Politics, Business & Culture in the Americas

Venezuelans Voting in Madrid



Madrid, Spain – Today is an incredibly important day for Venezuelans: we have to choose between two contrasting proposals for our country’s future. On one side we have Twenty-First Century Socialism. On the other hand, there is a democratic candidate who has managed to unite the different groups among the opposition for the first time in 14 years. It is a day that represents hope of change, progress and a better Venezuela for supporters of both parties. I am proud to say I participated, from thousands of miles away and in a different time zone.

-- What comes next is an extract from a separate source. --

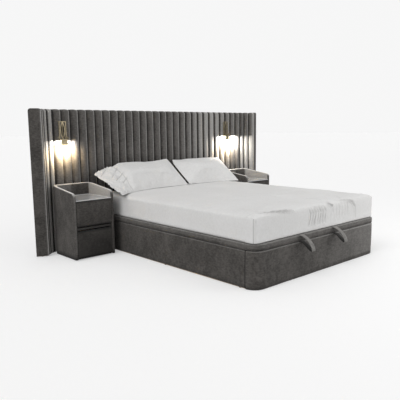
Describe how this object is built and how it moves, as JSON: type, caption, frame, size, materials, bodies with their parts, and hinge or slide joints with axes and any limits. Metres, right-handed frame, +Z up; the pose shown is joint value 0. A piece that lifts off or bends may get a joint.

Madrid is the world’s second-largest voting center outside of Venezuela, with 7,600 people registered to vote and an expectation that 5,500 Venezuelans will actually vote here today. Despite all the confusion that has surrounded the elections, organization in Madrid has proven to be smooth, with fast and efficient voting tables. The Comando Exterior Venezuela (CEV) even organized a group of volunteers to stand guard at the Venezuelan consulate in Madrid to guide uninformed people to the site where the voting is being held. What impressed me the most is voters’ active, happy and energetic participation—all making their best efforts to feel as if they were in Venezuelan soil.

Seeing this movement in a city far away from my country is breathtaking, since I have always been an active participant in Venezuelan elections. This time, I had to do it from a distance, without really knowing if my vote will truly count. I know this sounds strange—“I mean, come on, how can your vote NOT count?”. That is unthinkable in developed countries where suffrage and democracy are practically sacred. However, this is not the case in Venezuela, especially in the past 14 years where oppression and instability have reigned. This uncertainty is the reality for overseas voters, and even for those inside the country.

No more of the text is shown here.